__The task__:
Copy out, from the entries below, each line holding the string "record".

__Data entries__:

>> start

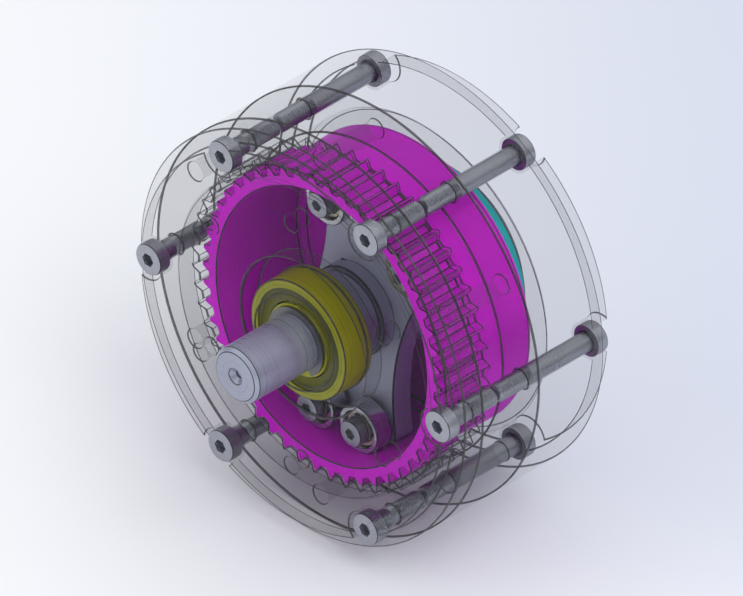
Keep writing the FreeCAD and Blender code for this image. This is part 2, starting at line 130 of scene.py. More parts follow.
# machine marks round the gear axis, soft patches of handling and, where a finish has them, worn edges
def addFinish(material, look):
    shader = material.node_tree.nodes["Principled BSDF"]
    place = addNode(material, "TexCoord")
    split = addNode(material, "SeparateXYZ")
    flat = addNode(material, "CombineXYZ")
    radius = addNode(material, "VectorMath", operation="LENGTH")
    path = addNode(material, "CombineXYZ")
    marks = addNode(material, "TexNoise", ("Scale", 1 / (look["marks"] * mm)), ("Detail", 3))
    patches = addNode(material, "TexNoise", ("Scale", 70), ("Detail", 4))
    grain = addNode(material, "TexNoise", ("Scale", 2600), ("Detail", 2))
    connect(
        material,
        (place.outputs["Object"], split.inputs[0]),
        (split.outputs["X"], flat.inputs["X"]),
        (split.outputs["Z"], flat.inputs["Z"]),
        (flat.outputs[0], radius.inputs[0]),
        (radius.outputs["Value"], path.inputs["X"]),
        (split.outputs["Y"], path.inputs["Y"]),
        (path.outputs[0], marks.inputs["Vector"]),
        (place.outputs["Object"], patches.inputs["Vector"]),
        (place.outputs["Object"], grain.inputs["Vector"]),
    )
    gloss = addNode(material, "Mix", ("Factor", 0.45))
    spread = look.get("roughnessSpread", 0.12)
    low, high = look["roughness"] - spread, look["roughness"] + spread
    limits = (("From Min", 0.35), ("From Max", 0.65), ("To Min", low), ("To Max", high))
    rough = addNode(material, "MapRange", *limits)
    connect(
        material,
        (marks.outputs["Fac"], gloss.inputs["A"]),
        (patches.outputs["Fac"], gloss.inputs["B"]),
        (gloss.outputs["Result"], rough.inputs["Value"]),
        (rough.outputs["Result"], shader.inputs["Roughness"]),
    )
    height = addNode(material, "Mix", ("Factor", 0.3))
    bump = addNode(material, "Bump", ("Strength", look["bump"]), ("Distance", 0.05 * mm))
    connect(
        material,
        (marks.outputs["Fac"], height.inputs["A"]),
        (grain.outputs["Fac"], height.inputs["B"]),
        (height.outputs["Result"], bump.inputs["Height"]),
        (bump.outputs["Normal"], shader.inputs["Normal"]),
    )
    tone = addNode(material, "ValToRGB")
    tone.color_ramp.elements[0].position = 0.38
    tone.color_ramp.elements[1].position = 0.62
    tone.color_ramp.elements[0].color = (*look["shade"], 1)
    tone.color_ramp.elements[1].color = (*look["color"], 1)
    connect(material, (gloss.outputs["Result"], tone.inputs["Fac"]))
    if "worn" not in look:
        connect(material, (tone.outputs["Color"], shader.inputs["Base Color"]))
        return material
    shape = addNode(material, "NewGeometry")
    limits = (("From Min", 0.52), ("From Max", 0.62), ("To Min", 0.0), ("To Max", 0.5))
    wear = addNode(material, "MapRange", *limits)
    blend = addNode(material, "Mix", data_type="RGBA")
    blend.inputs["B"].default_value = (*look["worn"], 1)
    connect(
        material,
        (shape.outputs["Pointiness"], wear.inputs["Value"]),
        (wear.outputs["Result"], blend.inputs["Factor"]),
        (tone.outputs["Color"], blend.inputs["A"]),
        (blend.outputs["Result"], shader.inputs["Base Color"]),
    )
    return material


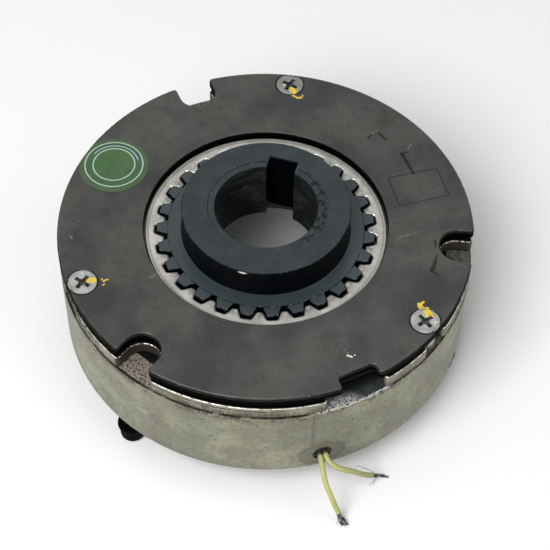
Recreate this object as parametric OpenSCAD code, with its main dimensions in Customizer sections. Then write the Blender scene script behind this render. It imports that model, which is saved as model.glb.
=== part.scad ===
// Flat round spring-applied disc brake for a 28 mm motor shaft.
// The coil pulls the armature plate down against six springs and frees the toothed rotor disc.
// Millimetres, +Z along the shaft towards the hub nose, z = 0 under the rear screw heads.

/* [Field core] */
// Outside diameter of the field core, the armature plate and the side plate
body_d = 114; // [113:0.5:118]
// Height of the field core
core_h = 26.4; // [25:0.2:30]
// Central bore of the field core
core_bore_d = 68.2; // [67.6:0.2:68.4]
// Radial width of the outer pole ring
outer_pole_w = 6.9; // [6.7:0.1:7.1]
// Radial width of the inner pole ring
inner_pole_w = 5.9; // [5.8:0.1:6.2]
// Gap under the back that the loosely fitted rear screws leave
rear_gap = 6.4; // [4:0.2:8]
// Thickness of the back wall under the coil
back_wall_t = 4; // [3.6:0.1:4.2]
// Diameter of the hole that the lead wires leave by
lead_hole_d = 5.4; // [5.2:0.1:5.6]

/* [Armature plate] */
// Thickness of the armature plate
armature_t = 3.9; // [3.6:0.1:4.4]
// Gap between armature plate and field core while the brake holds
air_gap = 0.3; // [0.2:0.05:0.5]
// Bore of the armature plate
armature_bore_d = 66; // [64:0.5:67]
// Width of the wide window cut in the rim of the armature plate
window_w = 16.6; // [14:0.2:17]

/* [Side plate] */
// Thickness of the side plate
plate_t = 2.75; // [2.4:0.05:3.2]
// Central hole of the side plate
plate_hole_d = 67.2; // [66:0.2:68]
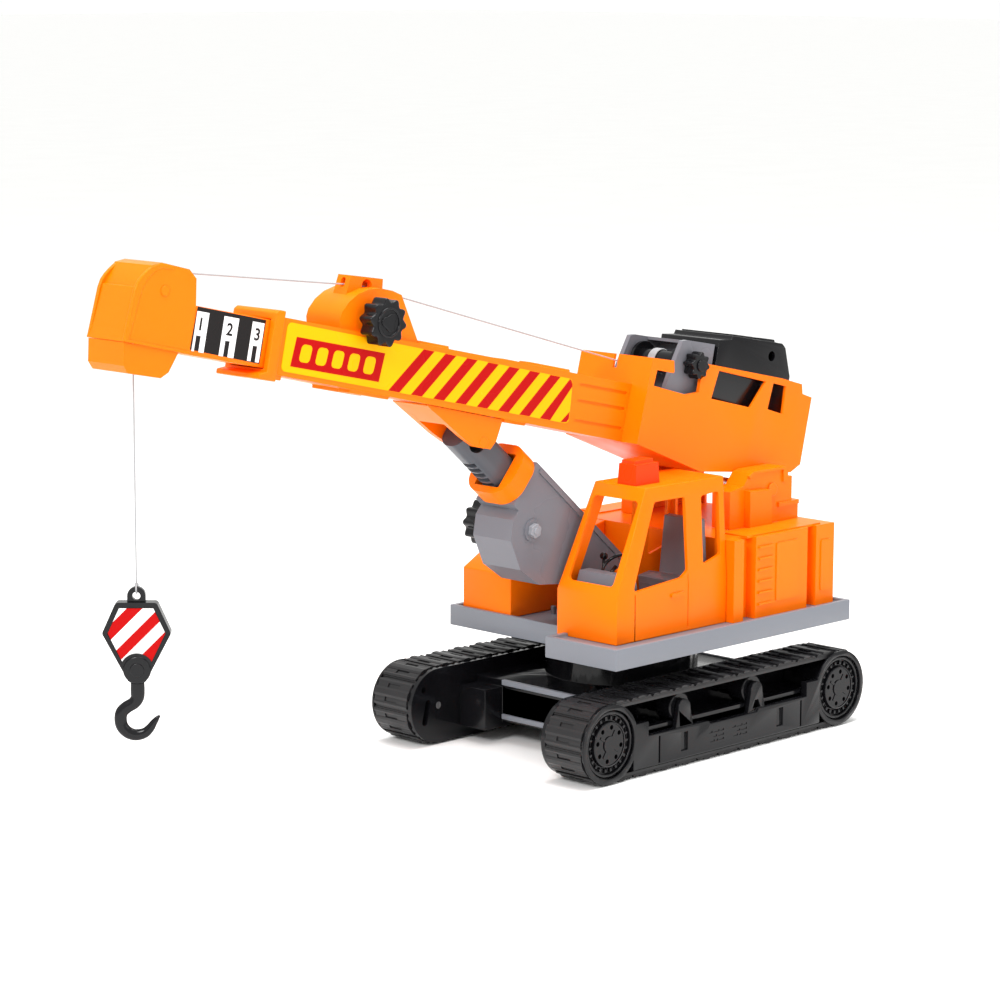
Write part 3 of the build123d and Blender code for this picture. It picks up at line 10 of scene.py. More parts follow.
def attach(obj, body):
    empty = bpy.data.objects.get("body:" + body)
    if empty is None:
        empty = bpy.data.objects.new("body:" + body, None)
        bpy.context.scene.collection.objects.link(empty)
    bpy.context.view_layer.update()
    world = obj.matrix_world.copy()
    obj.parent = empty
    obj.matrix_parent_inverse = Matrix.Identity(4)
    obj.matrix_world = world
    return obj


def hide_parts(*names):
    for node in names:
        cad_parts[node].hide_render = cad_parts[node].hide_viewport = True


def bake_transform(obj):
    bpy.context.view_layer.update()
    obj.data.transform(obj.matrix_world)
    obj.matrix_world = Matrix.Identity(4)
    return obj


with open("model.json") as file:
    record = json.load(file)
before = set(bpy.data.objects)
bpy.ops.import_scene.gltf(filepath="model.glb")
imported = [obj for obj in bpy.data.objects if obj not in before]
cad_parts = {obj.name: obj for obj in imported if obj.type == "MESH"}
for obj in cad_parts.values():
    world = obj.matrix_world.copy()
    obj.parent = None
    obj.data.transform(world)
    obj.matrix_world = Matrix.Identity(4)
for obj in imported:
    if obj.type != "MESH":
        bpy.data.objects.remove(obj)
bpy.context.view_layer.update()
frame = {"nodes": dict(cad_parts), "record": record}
nodes = frame["nodes"]

# ---- shared dimensions, millimetres --------------------------------------------------
SHIFT = -120.108                # x of the slewing axis in the part's frame
THETA = radians(12.4)           # the boom's slope at rest
PIVOT = (-82.5, 137.5)          # the boom's pin, x and z
RAM_PIN = (6.6, 80.3)           # the ram's lower pin, x and z
ROD_PIN_S = 215.1               # the ram's upper pin, along the boom
SHEAVE = (453.4, 48.0)          # along the boom and square to it, as are the next three pairs
SHEAVE_R = 9.0
WINCH = (65.0, 63.3)
DRUM_R = 7.0
EYELET = (311.4, 70.8)
EXTEND = (312.5, 53.1)
LUFF = (97.0, -16.0)            # along the ram and square to it
CORD_R = 0.4
RING_Z = 129.6                  # the hook block's ring
RING_TOP = 134.4
LABEL_LOW = (17.9, 19.2)        # the stripe label's lower edge at its two ends, and its upper edge
LABEL_HIGH = (42.7, 44.4)
WHEEL_Z = 22.8
SOFT_ANGLE = radians(30)        # edges sharper than this are rounded
SIDES = ((1, "left"), (-1, "right"))


def ground(x, y, z):
    """A point given about the slewing axis, in the part's frame and in metres."""
    return Vector(((x + SHIFT) / 1000, y / 1000, z / 1000))


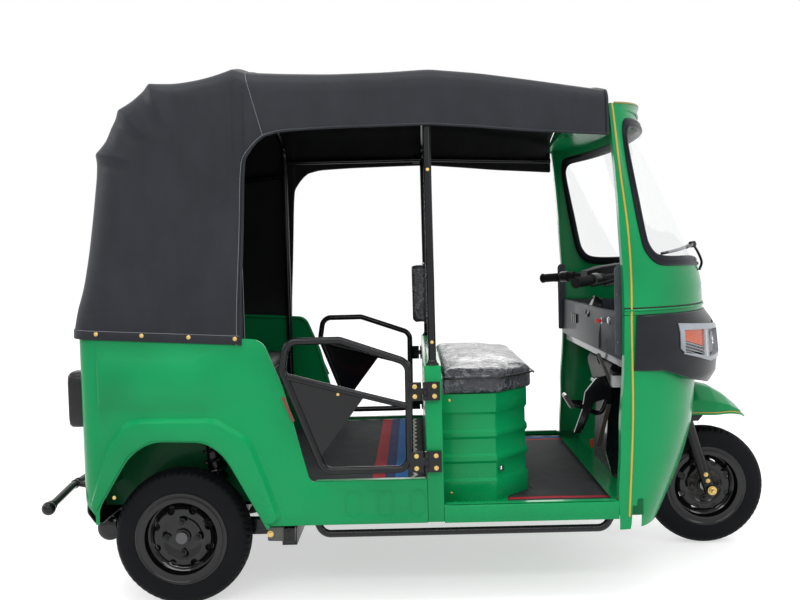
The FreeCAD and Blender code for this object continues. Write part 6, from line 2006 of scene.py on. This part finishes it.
@dataclass
class Front(Part):
    """The cowl with its windscreen, piping, lamp mask, headlamps, visor, wiper and dash."""

    frame: dict
    piping_line: tuple = ((0.636, 1.648), (0.639, 1.622), (0.659, 1.429), (0.682, 1.233), (0.690, 1.069),
                          (0.689, 0.904), (0.688, 0.606), (0.672, 0.282))
    screen: tuple = (
        (1.571, 1.110, 1.571, 1.142), (1.200, 1.111, 1.200, 1.143), (0.862, 1.113, 0.880, 1.145),
        (0.607, 1.114, 0.650, 1.145), (0.446, 1.117, 0.500, 1.148), (0.359, 1.132, 0.418, 1.157),
        (0.290, 1.168, 0.370, 1.180), (0.272, 1.206, 0.348, 1.213), (0.244, 1.326, 0.336, 1.326),
        (0.231, 1.461, 0.322, 1.461), (0.243, 1.540, 0.326, 1.528), (0.270, 1.572, 0.348, 1.549),
        (0.321, 1.592, 0.400, 1.566), (0.442, 1.603, 0.500, 1.575), (0.747, 1.608, 0.770, 1.579),
        (1.200, 1.611, 1.200, 1.582), (1.571, 1.612, 1.571, 1.583),
    )

    def make(self) -> None:
        """Dress the shells and add the trim."""
        dress(self.frame, "cowl_lower", GREEN)
        self.mask()
        dress(self.frame, "dash", DASH, 0.002)
        dress(self.frame, "dash_cheeks", DASH, 0.0012)
        dress(self.frame, "front_wheel_housing", UNDER_BLACK)
        dress(self.frame, "pedals", ENAMEL)
        self.upper_cowl()
        self.windscreen()
        self.visor()
        self.piping()
        self.seam()
        self.headlamps()
        self.wiper()
        self.dash_details()
        self.cheek_screws()
        self.pedal_rubbers()
        self.under_dash()

    def piping(self) -> None:
        """Gold piping down both front corners and along the visor's upper edge."""
        line = smooth_route(self.piping_line, 70)
        piece = Piece("gold_piping")
        for side in (-1, 1):
            y = COWL.y(line[:, 0], line[:, 1]) + 0.0008
            route = np.column_stack([line[:, 0], side * y, line[:, 1]])
            piece.grid(swept(route, ring((0.0034, 0.0034), 8), (0, 1, 0)))
        piece.build("chassis", [GOLD_PIPING], "body_green")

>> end

__Task answer__:
    record = json.load(file)
frame = {"nodes": dict(cad_parts), "record": record}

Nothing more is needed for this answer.